## BRIEF
Transcribe, exactly as they appear, the line that contains "Keep writing the three.js", the line that contains "floor_mesh.materials.append(paper)", and every line in between, and nothing else.

## DATA SHOWN
__________

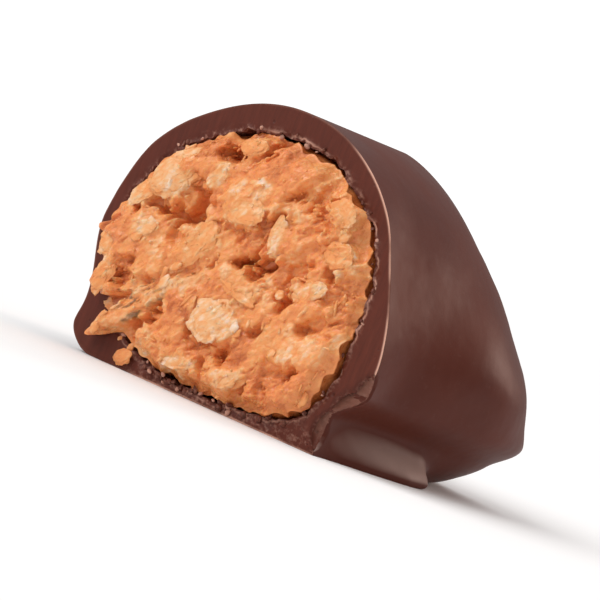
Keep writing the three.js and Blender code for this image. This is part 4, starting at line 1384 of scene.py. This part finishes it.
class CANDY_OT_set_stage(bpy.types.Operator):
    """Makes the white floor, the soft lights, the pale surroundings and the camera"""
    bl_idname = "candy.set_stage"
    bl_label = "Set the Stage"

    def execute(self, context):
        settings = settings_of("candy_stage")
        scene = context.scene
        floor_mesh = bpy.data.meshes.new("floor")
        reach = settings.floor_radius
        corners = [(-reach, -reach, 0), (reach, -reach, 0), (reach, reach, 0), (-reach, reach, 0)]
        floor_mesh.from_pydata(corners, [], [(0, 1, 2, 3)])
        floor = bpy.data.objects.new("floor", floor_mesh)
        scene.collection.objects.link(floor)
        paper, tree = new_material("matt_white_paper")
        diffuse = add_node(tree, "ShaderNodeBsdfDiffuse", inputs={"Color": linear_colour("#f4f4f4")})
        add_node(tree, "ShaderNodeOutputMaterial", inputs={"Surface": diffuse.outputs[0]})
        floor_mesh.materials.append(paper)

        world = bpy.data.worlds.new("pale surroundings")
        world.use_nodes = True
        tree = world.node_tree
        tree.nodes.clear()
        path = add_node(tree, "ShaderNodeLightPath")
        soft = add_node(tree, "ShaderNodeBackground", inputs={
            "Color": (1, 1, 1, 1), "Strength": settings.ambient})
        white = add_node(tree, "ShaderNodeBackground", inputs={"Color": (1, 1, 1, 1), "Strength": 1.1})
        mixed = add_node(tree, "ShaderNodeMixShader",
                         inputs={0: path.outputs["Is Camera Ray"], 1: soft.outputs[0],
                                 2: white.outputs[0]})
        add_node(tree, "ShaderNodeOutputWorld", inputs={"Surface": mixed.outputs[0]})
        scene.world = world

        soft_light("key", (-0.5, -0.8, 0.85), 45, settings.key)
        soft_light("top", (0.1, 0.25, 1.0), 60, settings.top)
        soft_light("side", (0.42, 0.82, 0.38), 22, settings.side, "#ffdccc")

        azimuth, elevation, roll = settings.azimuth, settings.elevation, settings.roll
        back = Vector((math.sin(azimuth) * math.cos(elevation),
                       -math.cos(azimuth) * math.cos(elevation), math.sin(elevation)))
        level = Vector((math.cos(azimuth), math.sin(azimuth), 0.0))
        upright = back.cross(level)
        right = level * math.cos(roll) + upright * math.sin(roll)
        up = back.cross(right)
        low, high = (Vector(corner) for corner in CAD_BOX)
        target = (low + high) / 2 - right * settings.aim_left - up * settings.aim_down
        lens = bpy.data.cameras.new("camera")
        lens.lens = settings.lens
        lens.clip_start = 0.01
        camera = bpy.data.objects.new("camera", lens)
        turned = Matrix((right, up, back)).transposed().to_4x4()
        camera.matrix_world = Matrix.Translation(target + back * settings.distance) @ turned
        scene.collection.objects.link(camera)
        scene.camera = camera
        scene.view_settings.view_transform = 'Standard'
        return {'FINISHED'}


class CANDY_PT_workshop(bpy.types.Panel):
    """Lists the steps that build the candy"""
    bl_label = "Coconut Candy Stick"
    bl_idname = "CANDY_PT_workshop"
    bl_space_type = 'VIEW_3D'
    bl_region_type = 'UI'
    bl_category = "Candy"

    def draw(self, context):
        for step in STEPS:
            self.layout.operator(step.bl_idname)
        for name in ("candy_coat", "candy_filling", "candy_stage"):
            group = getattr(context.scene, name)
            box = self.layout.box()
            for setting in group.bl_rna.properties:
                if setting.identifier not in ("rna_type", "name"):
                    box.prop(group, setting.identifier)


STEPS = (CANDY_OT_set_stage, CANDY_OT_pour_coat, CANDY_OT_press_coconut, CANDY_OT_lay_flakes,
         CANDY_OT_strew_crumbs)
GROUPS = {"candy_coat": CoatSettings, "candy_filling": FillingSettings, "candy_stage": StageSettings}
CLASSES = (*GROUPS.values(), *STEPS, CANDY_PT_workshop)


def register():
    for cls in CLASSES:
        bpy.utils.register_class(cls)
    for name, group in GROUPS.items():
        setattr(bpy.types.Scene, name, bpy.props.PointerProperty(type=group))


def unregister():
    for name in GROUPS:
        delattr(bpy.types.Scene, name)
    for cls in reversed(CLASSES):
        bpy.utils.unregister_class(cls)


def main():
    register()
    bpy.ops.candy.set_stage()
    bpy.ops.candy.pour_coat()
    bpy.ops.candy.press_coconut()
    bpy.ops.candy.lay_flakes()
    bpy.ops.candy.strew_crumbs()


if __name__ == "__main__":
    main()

__________

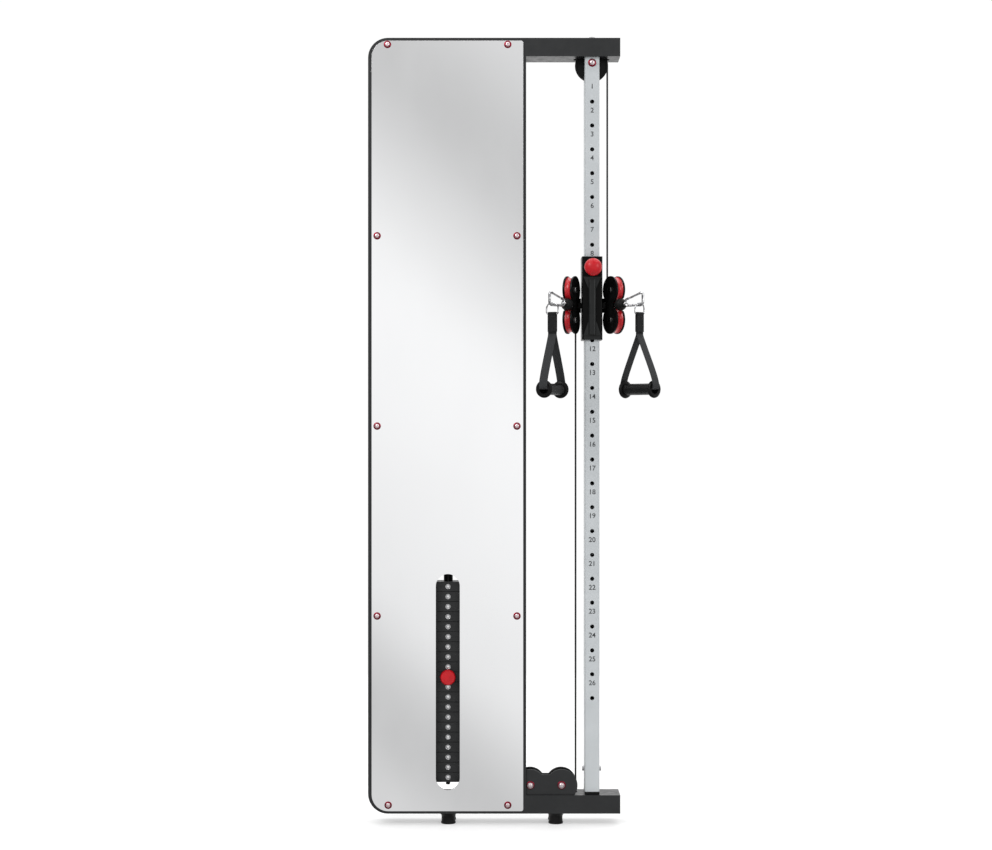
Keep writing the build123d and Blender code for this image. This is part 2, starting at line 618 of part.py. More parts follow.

__________

## RESPONSE BELOW
Keep writing the three.js and Blender code for this image. This is part 4, starting at line 1384 of scene.py. This part finishes it.
class CANDY_OT_set_stage(bpy.types.Operator):
    """Makes the white floor, the soft lights, the pale surroundings and the camera"""
    bl_idname = "candy.set_stage"
    bl_label = "Set the Stage"

    def execute(self, context):
        settings = settings_of("candy_stage")
        scene = context.scene
        floor_mesh = bpy.data.meshes.new("floor")
        reach = settings.floor_radius
        corners = [(-reach, -reach, 0), (reach, -reach, 0), (reach, reach, 0), (-reach, reach, 0)]
        floor_mesh.from_pydata(corners, [], [(0, 1, 2, 3)])
        floor = bpy.data.objects.new("floor", floor_mesh)
        scene.collection.objects.link(floor)
        paper, tree = new_material("matt_white_paper")
        diffuse = add_node(tree, "ShaderNodeBsdfDiffuse", inputs={"Color": linear_colour("#f4f4f4")})
        add_node(tree, "ShaderNodeOutputMaterial", inputs={"Surface": diffuse.outputs[0]})
        floor_mesh.materials.append(paper)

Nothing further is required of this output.